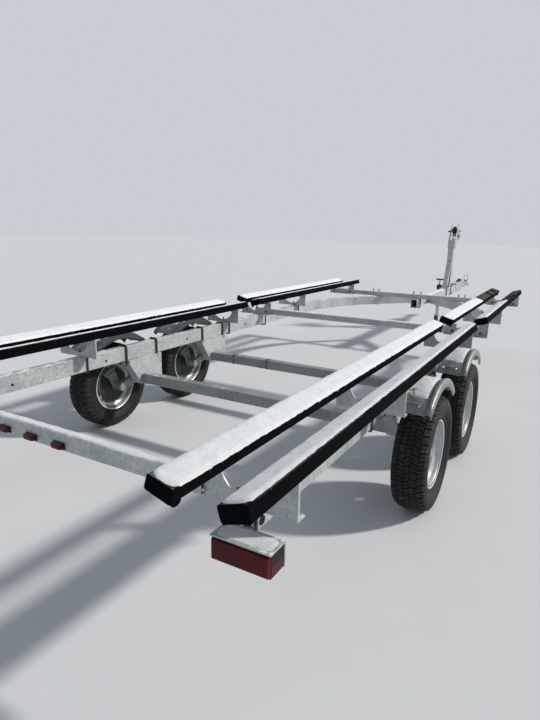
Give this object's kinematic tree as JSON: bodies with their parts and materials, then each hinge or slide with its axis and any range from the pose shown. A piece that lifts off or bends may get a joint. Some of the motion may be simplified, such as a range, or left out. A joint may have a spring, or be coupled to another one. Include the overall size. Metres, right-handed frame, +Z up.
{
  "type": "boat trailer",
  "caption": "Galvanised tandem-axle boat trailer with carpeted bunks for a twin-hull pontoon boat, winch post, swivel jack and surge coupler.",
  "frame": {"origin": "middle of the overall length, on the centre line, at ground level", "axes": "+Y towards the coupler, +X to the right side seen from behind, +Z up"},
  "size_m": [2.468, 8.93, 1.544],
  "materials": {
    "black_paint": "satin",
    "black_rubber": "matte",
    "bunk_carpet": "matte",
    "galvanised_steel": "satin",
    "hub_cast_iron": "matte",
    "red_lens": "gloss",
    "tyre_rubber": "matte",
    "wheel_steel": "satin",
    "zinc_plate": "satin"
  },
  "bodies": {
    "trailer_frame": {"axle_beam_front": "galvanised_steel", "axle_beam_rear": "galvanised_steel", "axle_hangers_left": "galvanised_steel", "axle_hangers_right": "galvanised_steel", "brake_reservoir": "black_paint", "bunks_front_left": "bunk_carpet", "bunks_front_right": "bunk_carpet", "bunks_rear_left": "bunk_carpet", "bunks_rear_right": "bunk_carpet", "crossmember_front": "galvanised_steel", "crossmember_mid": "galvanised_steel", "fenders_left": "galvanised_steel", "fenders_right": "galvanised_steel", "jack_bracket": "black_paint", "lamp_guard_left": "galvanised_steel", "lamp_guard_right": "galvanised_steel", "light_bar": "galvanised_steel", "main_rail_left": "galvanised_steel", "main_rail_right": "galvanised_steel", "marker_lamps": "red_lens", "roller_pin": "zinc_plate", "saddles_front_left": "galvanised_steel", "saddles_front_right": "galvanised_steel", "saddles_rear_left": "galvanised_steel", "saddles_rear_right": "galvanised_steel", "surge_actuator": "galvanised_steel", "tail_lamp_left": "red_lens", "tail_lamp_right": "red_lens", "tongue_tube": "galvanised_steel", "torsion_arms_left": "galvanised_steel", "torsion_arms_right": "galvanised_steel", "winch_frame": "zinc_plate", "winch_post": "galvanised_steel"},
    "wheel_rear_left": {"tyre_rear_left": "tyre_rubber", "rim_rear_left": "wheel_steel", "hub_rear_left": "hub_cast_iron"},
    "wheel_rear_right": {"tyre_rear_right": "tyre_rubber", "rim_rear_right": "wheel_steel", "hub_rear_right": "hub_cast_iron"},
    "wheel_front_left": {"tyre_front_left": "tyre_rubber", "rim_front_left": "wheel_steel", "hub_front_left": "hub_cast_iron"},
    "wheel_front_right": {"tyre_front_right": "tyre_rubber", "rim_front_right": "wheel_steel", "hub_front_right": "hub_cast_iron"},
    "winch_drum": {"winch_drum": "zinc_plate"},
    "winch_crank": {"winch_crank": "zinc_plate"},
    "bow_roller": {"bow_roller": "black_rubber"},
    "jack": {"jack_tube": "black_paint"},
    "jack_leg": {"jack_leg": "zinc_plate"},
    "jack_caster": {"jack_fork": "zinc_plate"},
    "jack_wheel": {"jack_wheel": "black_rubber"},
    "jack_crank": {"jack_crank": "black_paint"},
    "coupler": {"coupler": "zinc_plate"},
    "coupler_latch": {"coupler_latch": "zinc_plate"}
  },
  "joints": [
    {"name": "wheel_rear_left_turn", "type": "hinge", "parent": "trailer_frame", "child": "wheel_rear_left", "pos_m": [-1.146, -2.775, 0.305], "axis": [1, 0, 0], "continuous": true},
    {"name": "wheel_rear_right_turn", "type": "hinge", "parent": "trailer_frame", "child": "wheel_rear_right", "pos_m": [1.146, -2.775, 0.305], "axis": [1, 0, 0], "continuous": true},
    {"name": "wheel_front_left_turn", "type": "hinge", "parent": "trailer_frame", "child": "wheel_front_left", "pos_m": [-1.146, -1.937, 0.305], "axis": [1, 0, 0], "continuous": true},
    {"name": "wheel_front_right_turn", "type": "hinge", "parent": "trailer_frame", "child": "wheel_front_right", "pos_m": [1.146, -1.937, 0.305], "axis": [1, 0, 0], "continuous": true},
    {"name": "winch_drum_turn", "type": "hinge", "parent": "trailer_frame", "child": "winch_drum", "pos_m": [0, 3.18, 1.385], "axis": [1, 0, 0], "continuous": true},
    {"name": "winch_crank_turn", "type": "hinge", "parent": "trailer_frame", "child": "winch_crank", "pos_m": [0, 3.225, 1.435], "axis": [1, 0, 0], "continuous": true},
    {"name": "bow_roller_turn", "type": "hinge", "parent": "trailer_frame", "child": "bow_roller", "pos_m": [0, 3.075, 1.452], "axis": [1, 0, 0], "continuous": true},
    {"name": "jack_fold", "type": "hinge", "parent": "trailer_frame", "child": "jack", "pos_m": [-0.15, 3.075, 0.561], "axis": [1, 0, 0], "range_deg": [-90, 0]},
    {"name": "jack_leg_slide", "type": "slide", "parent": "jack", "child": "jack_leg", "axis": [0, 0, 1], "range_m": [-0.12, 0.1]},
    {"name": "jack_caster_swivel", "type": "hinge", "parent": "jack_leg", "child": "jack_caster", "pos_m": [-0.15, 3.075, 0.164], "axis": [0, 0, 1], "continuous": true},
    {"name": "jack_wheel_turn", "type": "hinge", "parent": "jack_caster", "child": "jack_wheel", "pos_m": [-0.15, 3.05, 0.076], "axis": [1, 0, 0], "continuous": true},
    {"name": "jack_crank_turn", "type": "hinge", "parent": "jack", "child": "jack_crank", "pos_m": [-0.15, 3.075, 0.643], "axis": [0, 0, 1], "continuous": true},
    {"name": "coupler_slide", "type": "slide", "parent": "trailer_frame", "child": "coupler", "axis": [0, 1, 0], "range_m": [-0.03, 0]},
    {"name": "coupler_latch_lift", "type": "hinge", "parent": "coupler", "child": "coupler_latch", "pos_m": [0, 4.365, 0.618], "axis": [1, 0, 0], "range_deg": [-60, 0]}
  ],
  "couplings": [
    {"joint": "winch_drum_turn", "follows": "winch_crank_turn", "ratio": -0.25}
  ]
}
--------------------------------------------------
▸ **THE REQUEST**:
Extract lines where the string "bodies" occurs.

▸ **THE COMPLETED TASK**:
Give this object's kinematic tree as JSON: bodies with their parts and materials, then each hinge or slide with its axis and any range from the pose shown. A piece that lifts off or bends may get a joint. Some of the motion may be simplified, such as a range, or left out. A joint may have a spring, or be coupled to another one. Include the overall size. Metres, right-handed frame, +Z up.
  "bodies": {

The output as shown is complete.